The Warren Buffett bubble shows no sign of deflating.

An anonymous donor bid a record $2.6 million to arrange a lunch with Buffett, the billionaire investor who runs Berkshire Hathaway. That is up from last year’s $1.7 million and the previous high water mark of $2.1 million, set in 2008.



Check please

The hefty tab suggests that Buffett retains his glow in spite of the bruising he has taken this spring in defending two portfolio companies, Goldman Sachs and Moody’s, that aided and abetted the housing bubble.

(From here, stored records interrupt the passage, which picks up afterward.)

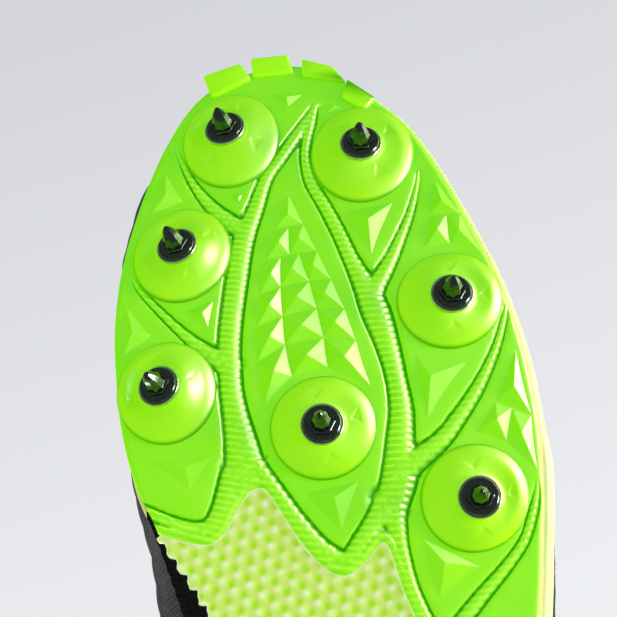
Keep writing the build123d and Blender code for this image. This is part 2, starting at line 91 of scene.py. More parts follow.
# ------------------------------------------------------------------ the sole's line, in millimetres
BALL_Y, BALL_LEVEL, SPRING_RADIUS, SPRING_END_Y = 42.0, 11.4, 185.0, 92.0
ARCH_RISE, HEEL_FRONT_Y, HEEL_LEVEL = 5.0, -75.0, 12.0
HEEL_BEVEL_Y, HEEL_BEVEL_RUN, HEEL_BEVEL = -122.0, 23.0, 4.0
PLATE, FILL_PITCH = 3.8, 1.3
FOAM_TOE, FOAM_HEEL, FOAM_RISE_Y, FOAM_RISE_RUN = 4.2, 12.5, 40.0, 125.0
WINDOW_RECESS = 1.2
CHANNEL_DEPTH, RIB_HEIGHT, RIB_PITCH = 1.5, 0.12, 1.63

SPIKE_COUNT = 7
POD_RADIUS, POD_HEIGHT, WASHER_HALF = 12.2, 2.8, 0.3
HEEL_STUDS = [(17.5, -84.0), (-19.0, -86.0), (15.0, -119.0), (-16.5, -119.5)]
SOLE_OUTLINE = [
    (0, -144), (20, -136), (31.5, -112), (30.5, -72), (29, -32), (35.6, -2), (41.4, 20),
    (45.8, 32), (48.3, 46), (48.9, 62), (48.5, 74), (46.3, 89), (42.2, 104), (38.2, 115),
    (34.6, 123), (29.6, 131.5), (24, 137.3), (16.5, 140.9), (8, 142.6), (0.5, 142), (-6.5, 138.6),
    (-13.4, 133), (-18.2, 128.6), (-26, 118.6), (-32.9, 103.8), (-39.2, 87), (-44.1, 72),
    (-48.2, 52), (-49.4, 30), (-46.7, 4), (-41.5, -30), (-36.5, -70), (-33.5, -112), (-20.5, -136),
]
PLATE_REAR = [
    (50, 20), (42.6, 19.9), (37, 18), (30.4, 16.2), (26, 18.3), (23.3, 22.3), (19.6, 27),
    (16.9, 27.8), (14.7, 26.4), (8.3, 14.5), (3.4, 8), (-1.2, 5.6), (-6, 8.2), (-9.6, 11.8),
    (-11.2, 12), (-12.4, 9), (-14.8, -1), (-19.5, -13), (-29, -26), (-42, -34), (-52, -36),
]
WINDOW_MEDIAL = [(42.6, 21), (31.5, 0.5), (25.5, -18), (23.5, -38), (26, -58), (31, -74)]
HEEL_FRONT = [(-60, -74), (-20, -68), (0, -74), (20, -68), (60, -74)]

# ribbed channels of the forefoot: centre line points with the half width there
CHANNELS = [
    [(-3.3, 129.7, 0.3), (-0.8, 125.2, 1.3), (3.3, 119, 1.75), (6.6, 114.2, 1.8), (10.2, 108.9, 1.9),
     (13.2, 100.5, 2.3), (16.5, 92, 3), (18.4, 82, 3), (21, 66, 3), (21.5, 54, 3), (20.9, 46, 3.3),
     (19.9, 37, 4.4), (19.6, 28, 5.5)],
    [(33.1, 124, 0.3), (31, 116.7, 0.7), (28.1, 109.5, 1.2), (23.8, 102.4, 1.9), (18.1, 96, 2.6)],
    [(44.8, 86.5, 0.3), (42, 80.9, 0.8), (37.6, 74.9, 1.1), (32.3, 68.4, 1.4), (27.5, 63.3, 2.1),
     (21.7, 58.5, 3)],
    [(-3.3, 129.7, 0.3), (-1.9, 124.8, 1.3), (-0.4, 119, 1.35), (0.3, 113.5, 1.35), (-0.7, 106.4, 1.6),
     (-3.9, 98.6, 1.8), (-6.7, 91, 1.9), (-9.1, 83.5, 2.1), (-12, 75.4, 2.9), (-14.2, 68, 3.6), (-16.2, 59.3, 3),
     (-17.5, 50.8, 2.6), (-18, 42.5, 3), (-17, 34.6, 3.6), (-16, 26.9, 4.4), (-13.2, 19.5, 4)],
    [(-27.1, 105, 0.3), (-26.3, 100.3, 0.7), (-24.2, 93.3, 1.1), (-21.3, 86.6, 1.5), (-18.5, 80.9, 2),
     (-14.2, 74, 2.8)],
    [(-44.8, 65.1, 0.3), (-44.1, 62.2, 0.8), (-41.9, 56, 1.1), (-38.9, 50.1, 1.4), (-35.3, 44.4, 1.8),
     (-30.9, 38.9, 2.1), (-26.5, 34.2, 2.4), (-18.5, 29, 3.2)],
    [(-13.2, 21, 4.2), (-14.5, 14, 2.2), (-15, 9, 1.8), (-16.6, 0, 1.7), (-20.5, -10, 1.8),
     (-27, -18.5, 1.8), (-36, -25.5, 1.8)],
    [(-13.2, 21, 4), (-9.2, 17, 2.7), (-6, 13, 2.6), (-1.8, 9, 2.5), (3.4, 12, 2.6), (8.4, 18.7, 2.5),
     (12.3, 25, 2.5), (16.3, 31.3, 2.8), (19.9, 35, 4)],
    [(-47.4, 21.5, 0.3), (-46.9, 18.8, 0.8), (-45.7, 15.1, 1.2), (-43, 9, 1.3), (-38.1, 3.3, 1.5),
     (-33, -1.5, 1.8), (-29.2, -5.3, 2), (-24, -10.5, 2.1), (-20.5, -12.5, 1.8)],
    [(45.5, 27, 1), (37.7, 21.9, 1.7), (32.3, 19.8, 2.1), (28.5, 20.3, 2.6), (25.5, 24, 3.1),
     (22, 31, 4)],
]
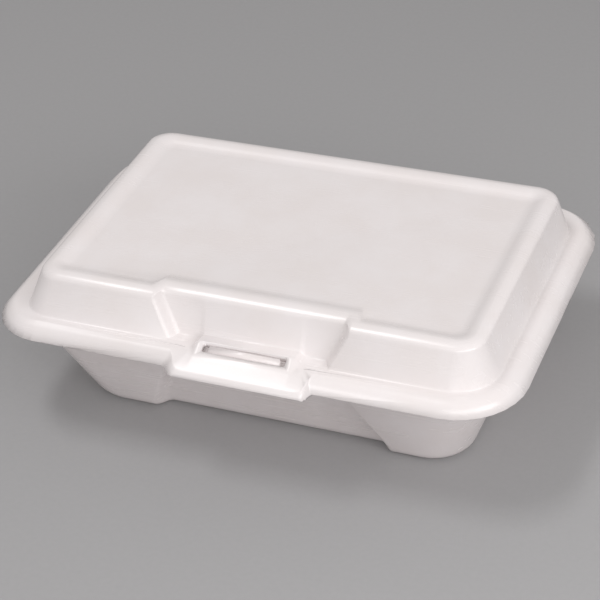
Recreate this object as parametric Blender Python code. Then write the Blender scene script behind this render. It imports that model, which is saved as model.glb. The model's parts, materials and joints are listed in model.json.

Buffett’s defense of Goldman — which has been accused of failing to tell its clients it was helping others bet against them — was curious because he has long been a critic of the casino capitalism the trading firm has come to embody. His support of Moody’s was even more far fetched: he insisted it simply failed to see the housing bubble, blithely ignoring that the firm’s supposed value lay in alerting investors to potential dangers.

Regardless, Buffett remains one of the richest men in the nation and is still revered by many investors. That helps to explain why the tab for this year’s lunch will set the winning bidder back more than 100 times as much as the winning bid a decade ago.

In 2000, a former dot-commer named Peter Budlong took seven friends to the Stars restaurant in San Francisco to chat with Buffett about telecommunications, the Internet, and bridge. He paid a mere $25,000 for the privilege.

This year, that was the minimum bid. According to auction details posted on eBay, the lunch will take place at the Smith & Wollensky steakhouse in Manhattan “at a mutually agreed time and date to be determined by Mr. Buffett and the winning bidder.”

Of course, there are more troublesome bubbles than this. The winner, whoever he or she is, can surely afford the tab, and proceeds of the auction will go to the Glide Foundation, a San Francisco charity that helps the homeless. Those conditions weren’t evident in the housing bust, to say the least.